Substantially, and you must model it before setting your take rate. Coins bought inside the iOS app go through Apple In-App Purchase, which takes up to 30 percent before you see the money, and Google Play billing behaves similarly. If you then keep 40 percent of gift value, the creator receives roughly 42 cents of the fan's dollar. Web-based coin purchases avoid store fees and are worth building early, but in-app purchases will still carry most volume, so set splits accordingly.
#What is the hardest part of running a short-video and live app?
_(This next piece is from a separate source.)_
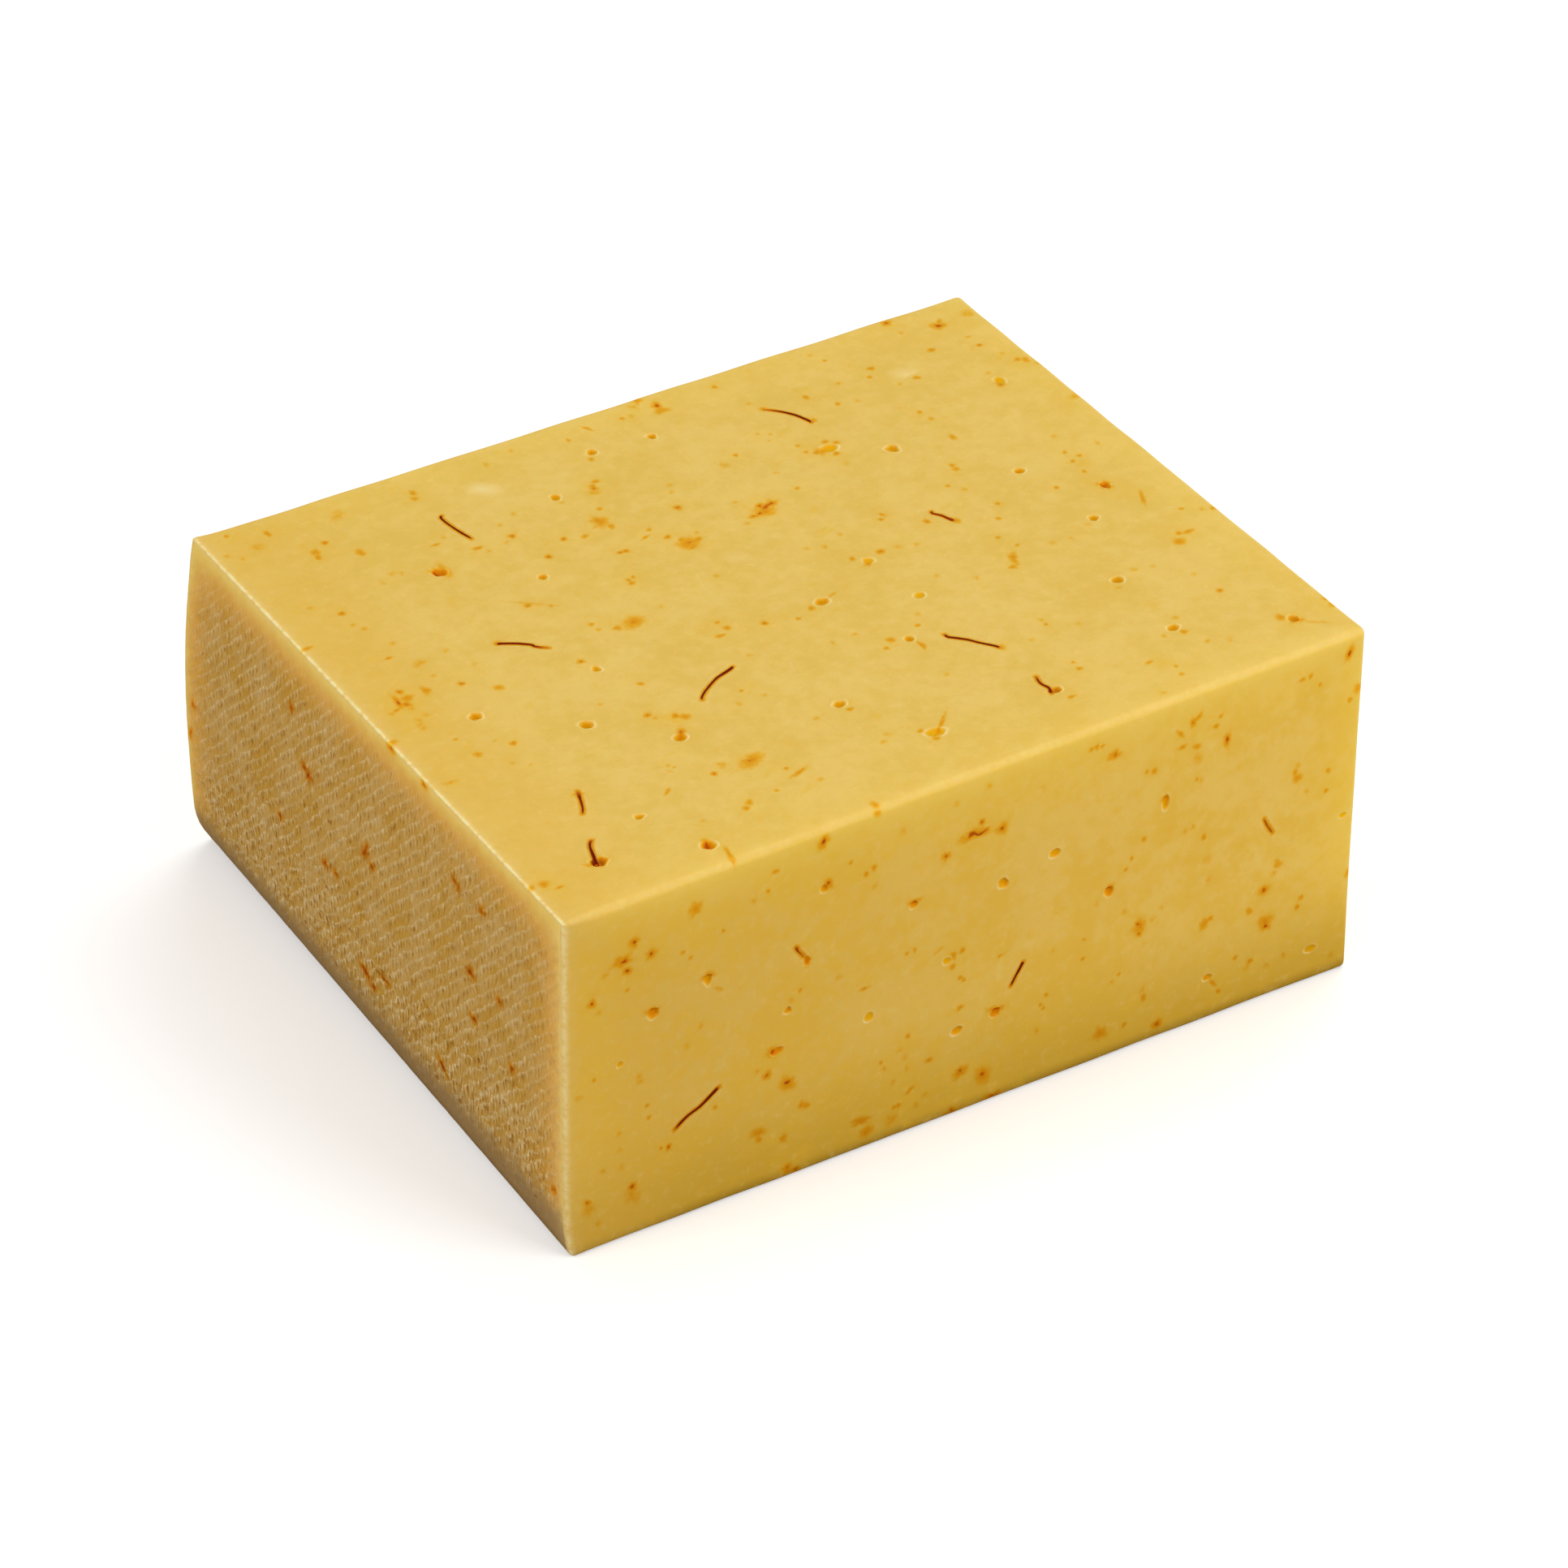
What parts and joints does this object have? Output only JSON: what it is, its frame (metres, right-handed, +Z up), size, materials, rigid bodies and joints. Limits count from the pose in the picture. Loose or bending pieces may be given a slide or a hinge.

Moderation, without close second. User-generated video plus live streaming is the hardest moderation surface in consumer software: live content cannot be pre-reviewed, and app stores hold you responsible for what happens on stream. Production platforms combine automated scanning, in-stream reporting, human review queues, and clear enforcement ladders. Under-investing here is how video apps get removed from the stores, and it belongs in the MVP budget, not the wishlist.
#How do I solve the creator cold-start problem?
The same way Clapper did: recruit and pay your first creators rather than waiting for them. A seed roster of 50 to 200 creators posting daily, guaranteed earnings floors for the first months, fast payouts, and personal support beat any acquisition campaign, because viewers follow creators, not apps. Pick a niche or demographic the giants underserve, which is precisely the wedge Clapper drove into the 25-plus audience.
#Should I build custom or start with a white-label short-video platform?
For most founders, white-label first. The feed, player, gifting, and live infrastructure are solved engineering, and a white-label platform delivers them under your brand in weeks for a tenth of custom cost, letting you spend the difference on creators and community, which is where short-video apps actually win or die. Go custom once real usage reveals where your model genuinely differs from the standard platform.